DIRECTIONS FOR THIS TASK:
Copy out, exactly and without additions, the lines from the one that contains "imported = [obj" to the one that contains "bpy.data.objects.remove(obj)", both ends included.

INFORMATION SUPPLIED:
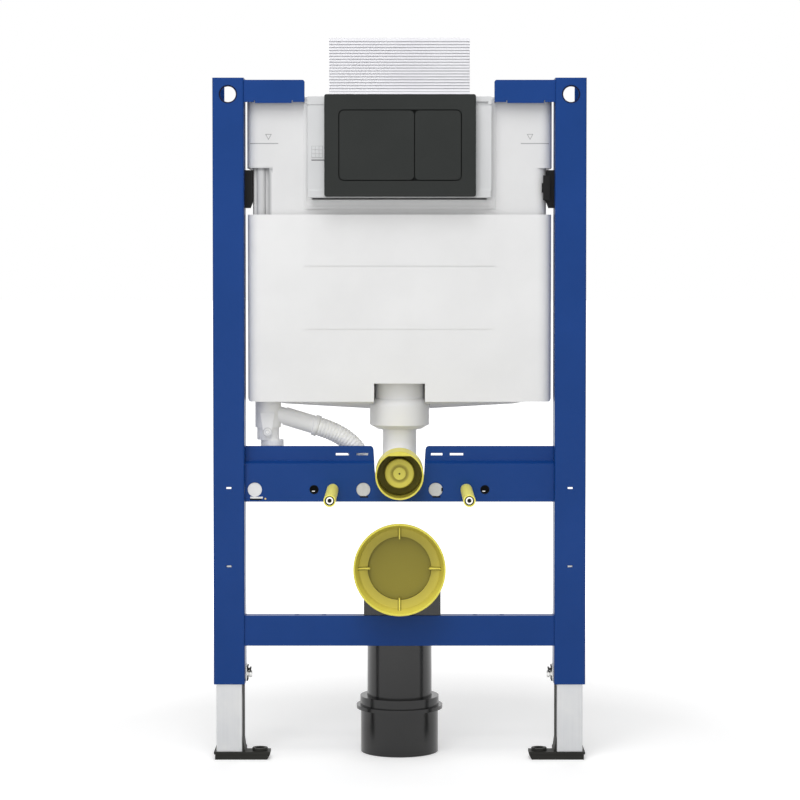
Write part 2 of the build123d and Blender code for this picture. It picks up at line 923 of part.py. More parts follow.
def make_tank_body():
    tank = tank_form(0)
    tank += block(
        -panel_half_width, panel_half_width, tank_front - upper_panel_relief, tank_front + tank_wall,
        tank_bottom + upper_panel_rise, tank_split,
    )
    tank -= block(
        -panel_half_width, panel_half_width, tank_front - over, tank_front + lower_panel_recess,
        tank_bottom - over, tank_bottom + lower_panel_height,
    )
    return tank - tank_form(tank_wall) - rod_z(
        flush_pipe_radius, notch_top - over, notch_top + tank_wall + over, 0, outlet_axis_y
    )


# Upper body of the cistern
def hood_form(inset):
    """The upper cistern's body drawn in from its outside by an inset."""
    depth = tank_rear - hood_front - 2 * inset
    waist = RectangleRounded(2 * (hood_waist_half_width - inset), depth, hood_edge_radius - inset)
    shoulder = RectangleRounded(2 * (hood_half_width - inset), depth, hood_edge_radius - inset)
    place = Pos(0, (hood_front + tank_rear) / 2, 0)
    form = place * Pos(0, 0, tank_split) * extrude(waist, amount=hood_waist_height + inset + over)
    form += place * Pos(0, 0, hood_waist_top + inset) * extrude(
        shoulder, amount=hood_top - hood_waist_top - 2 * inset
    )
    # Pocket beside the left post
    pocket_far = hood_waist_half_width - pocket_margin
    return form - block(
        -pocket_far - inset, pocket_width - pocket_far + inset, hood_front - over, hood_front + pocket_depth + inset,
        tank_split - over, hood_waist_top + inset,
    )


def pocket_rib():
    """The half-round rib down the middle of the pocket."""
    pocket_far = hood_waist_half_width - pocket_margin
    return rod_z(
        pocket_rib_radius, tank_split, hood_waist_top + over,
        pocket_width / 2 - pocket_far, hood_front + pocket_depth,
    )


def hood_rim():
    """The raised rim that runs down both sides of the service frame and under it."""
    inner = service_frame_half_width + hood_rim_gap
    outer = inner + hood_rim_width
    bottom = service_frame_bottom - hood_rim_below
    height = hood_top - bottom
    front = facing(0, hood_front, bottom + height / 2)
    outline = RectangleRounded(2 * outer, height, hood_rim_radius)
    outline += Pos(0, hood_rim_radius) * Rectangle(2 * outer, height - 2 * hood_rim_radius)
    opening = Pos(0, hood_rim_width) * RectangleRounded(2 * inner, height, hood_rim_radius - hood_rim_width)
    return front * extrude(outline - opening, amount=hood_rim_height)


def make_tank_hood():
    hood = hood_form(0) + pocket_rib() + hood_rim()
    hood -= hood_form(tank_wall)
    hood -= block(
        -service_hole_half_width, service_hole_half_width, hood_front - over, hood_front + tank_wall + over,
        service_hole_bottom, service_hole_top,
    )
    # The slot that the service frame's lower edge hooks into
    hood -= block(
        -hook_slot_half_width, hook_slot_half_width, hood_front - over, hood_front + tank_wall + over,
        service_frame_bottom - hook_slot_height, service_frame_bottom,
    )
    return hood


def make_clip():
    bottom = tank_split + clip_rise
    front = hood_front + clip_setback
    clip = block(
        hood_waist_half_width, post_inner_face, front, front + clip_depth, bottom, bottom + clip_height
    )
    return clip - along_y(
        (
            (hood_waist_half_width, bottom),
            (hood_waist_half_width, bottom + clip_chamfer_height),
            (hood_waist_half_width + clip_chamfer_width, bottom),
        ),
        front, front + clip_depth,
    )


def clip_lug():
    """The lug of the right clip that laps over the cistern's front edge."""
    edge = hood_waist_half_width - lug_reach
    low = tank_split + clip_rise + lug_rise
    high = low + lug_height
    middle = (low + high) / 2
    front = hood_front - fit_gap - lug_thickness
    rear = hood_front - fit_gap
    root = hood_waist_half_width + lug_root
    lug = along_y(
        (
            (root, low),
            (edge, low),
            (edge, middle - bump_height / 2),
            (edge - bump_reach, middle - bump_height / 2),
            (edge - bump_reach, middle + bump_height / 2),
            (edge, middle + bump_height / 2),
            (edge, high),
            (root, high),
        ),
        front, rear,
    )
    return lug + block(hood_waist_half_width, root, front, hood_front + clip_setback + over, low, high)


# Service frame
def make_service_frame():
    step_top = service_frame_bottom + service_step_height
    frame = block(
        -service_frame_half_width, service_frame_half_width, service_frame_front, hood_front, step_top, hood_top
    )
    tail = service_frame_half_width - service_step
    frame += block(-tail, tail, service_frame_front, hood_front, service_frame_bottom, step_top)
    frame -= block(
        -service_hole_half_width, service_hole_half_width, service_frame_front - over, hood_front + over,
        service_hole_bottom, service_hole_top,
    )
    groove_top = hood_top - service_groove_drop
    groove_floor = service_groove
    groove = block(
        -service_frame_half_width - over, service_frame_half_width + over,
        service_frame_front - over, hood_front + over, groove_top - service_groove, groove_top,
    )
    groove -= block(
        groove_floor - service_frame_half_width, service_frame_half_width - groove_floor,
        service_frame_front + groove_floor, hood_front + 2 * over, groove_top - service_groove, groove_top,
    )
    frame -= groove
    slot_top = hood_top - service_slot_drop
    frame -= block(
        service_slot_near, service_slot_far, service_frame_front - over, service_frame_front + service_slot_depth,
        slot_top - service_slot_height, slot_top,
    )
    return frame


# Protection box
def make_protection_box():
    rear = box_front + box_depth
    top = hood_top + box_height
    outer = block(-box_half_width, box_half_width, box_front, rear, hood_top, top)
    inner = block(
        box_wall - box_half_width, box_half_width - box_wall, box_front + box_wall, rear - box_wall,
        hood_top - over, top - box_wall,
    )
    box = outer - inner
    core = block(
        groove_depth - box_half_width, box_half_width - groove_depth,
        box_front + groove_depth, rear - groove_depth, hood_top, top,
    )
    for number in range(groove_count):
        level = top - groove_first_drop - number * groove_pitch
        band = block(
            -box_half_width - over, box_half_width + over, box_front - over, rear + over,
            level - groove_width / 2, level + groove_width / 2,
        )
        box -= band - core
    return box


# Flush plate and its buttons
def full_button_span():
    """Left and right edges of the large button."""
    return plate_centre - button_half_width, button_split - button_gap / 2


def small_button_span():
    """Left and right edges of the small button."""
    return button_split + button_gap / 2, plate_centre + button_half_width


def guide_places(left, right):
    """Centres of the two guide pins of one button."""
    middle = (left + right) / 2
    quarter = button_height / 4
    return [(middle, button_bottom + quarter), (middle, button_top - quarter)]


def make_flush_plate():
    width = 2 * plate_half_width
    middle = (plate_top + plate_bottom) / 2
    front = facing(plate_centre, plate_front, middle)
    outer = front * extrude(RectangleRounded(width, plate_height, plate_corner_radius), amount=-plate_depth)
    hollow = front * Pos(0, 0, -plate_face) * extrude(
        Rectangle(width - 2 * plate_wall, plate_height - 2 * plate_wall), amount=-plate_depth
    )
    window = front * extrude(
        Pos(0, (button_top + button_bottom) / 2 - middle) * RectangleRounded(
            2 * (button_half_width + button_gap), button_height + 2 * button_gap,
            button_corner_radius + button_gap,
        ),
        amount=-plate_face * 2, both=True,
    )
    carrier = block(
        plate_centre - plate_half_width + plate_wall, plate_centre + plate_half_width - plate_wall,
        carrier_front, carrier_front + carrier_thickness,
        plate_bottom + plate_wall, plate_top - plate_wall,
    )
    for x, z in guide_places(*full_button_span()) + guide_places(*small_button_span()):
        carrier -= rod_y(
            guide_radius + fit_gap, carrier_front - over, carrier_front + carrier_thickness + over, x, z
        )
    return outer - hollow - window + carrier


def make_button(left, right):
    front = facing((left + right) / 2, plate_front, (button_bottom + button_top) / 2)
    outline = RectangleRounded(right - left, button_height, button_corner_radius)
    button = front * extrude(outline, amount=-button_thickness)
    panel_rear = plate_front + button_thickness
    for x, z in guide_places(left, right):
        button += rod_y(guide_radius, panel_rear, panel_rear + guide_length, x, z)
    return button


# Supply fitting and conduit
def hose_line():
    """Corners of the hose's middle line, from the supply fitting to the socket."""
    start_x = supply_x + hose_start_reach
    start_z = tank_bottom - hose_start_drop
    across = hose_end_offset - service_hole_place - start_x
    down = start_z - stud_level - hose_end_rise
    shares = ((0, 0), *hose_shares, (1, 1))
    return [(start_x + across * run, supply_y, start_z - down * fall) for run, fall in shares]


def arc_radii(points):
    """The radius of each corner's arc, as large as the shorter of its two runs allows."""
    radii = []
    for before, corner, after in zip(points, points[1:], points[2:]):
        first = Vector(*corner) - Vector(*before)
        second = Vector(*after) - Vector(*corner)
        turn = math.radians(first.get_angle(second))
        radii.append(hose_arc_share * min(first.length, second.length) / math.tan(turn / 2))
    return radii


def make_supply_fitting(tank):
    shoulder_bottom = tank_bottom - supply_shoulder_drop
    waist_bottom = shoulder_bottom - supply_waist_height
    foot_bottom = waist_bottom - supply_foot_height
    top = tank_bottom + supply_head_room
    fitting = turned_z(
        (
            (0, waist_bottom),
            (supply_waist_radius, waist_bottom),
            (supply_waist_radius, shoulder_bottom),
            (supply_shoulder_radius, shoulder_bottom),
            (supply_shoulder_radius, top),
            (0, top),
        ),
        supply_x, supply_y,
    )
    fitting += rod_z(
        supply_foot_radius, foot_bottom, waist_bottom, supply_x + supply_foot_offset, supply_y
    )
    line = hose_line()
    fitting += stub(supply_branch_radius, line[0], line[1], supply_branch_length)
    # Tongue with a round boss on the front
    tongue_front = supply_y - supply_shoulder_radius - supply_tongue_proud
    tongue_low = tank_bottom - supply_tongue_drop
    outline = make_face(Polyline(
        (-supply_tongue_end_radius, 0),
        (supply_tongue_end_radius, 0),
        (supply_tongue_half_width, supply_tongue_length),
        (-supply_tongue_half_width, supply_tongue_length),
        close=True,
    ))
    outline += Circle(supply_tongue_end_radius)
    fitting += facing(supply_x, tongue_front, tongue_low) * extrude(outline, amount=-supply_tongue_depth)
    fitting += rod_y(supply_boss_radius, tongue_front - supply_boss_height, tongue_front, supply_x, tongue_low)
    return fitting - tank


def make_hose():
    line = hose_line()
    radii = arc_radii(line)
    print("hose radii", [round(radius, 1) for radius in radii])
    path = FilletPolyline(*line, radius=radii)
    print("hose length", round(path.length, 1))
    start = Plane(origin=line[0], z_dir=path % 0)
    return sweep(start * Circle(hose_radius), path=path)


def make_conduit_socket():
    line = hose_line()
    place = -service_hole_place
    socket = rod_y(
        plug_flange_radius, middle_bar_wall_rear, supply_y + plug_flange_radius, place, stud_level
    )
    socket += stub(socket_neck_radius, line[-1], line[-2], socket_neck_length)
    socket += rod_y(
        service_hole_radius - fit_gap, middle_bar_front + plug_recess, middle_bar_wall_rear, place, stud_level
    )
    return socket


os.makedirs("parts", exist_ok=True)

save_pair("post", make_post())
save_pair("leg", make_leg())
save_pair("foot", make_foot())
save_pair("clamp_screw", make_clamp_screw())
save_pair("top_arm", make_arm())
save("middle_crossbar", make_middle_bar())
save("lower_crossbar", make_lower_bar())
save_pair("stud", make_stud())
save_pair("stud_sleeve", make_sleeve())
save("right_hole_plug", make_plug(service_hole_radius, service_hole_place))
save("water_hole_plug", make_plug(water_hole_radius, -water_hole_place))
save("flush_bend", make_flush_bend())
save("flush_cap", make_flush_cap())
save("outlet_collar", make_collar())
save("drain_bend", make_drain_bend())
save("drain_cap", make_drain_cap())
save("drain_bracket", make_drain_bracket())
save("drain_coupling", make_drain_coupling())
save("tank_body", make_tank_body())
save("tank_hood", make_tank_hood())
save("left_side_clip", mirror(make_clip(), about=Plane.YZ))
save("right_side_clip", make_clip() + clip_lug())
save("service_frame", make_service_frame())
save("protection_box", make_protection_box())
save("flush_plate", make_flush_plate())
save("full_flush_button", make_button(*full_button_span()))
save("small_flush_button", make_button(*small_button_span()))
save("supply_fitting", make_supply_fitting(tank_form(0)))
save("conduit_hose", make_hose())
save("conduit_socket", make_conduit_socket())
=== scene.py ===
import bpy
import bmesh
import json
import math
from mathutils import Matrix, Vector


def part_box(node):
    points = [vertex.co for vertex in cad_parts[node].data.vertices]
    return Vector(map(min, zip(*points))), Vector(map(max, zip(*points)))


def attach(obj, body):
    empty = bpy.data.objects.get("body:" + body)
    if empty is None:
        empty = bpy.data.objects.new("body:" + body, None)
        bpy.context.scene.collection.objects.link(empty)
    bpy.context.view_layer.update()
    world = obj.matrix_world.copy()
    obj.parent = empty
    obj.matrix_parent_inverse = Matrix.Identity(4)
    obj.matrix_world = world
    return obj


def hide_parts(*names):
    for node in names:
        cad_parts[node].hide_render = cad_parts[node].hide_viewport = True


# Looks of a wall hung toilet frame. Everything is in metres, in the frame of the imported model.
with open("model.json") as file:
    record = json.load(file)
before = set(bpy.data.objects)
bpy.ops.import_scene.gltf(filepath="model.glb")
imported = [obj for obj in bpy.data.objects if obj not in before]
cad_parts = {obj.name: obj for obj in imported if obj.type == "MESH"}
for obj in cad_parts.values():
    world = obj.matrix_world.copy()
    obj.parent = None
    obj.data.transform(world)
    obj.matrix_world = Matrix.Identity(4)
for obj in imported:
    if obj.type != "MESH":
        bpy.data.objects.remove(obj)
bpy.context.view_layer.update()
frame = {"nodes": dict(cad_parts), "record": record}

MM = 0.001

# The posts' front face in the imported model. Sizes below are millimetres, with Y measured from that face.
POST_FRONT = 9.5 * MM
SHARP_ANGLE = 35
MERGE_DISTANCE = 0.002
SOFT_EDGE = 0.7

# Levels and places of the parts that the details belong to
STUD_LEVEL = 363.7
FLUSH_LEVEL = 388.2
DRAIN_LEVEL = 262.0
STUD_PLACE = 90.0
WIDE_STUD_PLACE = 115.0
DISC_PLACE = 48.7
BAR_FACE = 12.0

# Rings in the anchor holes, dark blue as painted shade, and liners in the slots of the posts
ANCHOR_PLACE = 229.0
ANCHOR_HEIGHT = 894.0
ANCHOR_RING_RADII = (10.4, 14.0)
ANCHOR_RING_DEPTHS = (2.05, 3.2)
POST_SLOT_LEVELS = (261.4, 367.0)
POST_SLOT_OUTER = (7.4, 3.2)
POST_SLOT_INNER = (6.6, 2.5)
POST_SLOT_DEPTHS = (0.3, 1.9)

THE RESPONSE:
imported = [obj for obj in bpy.data.objects if obj not in before]
cad_parts = {obj.name: obj for obj in imported if obj.type == "MESH"}
for obj in cad_parts.values():
    world = obj.matrix_world.copy()
    obj.parent = None
    obj.data.transform(world)
    obj.matrix_world = Matrix.Identity(4)
for obj in imported:
    if obj.type != "MESH":
        bpy.data.objects.remove(obj)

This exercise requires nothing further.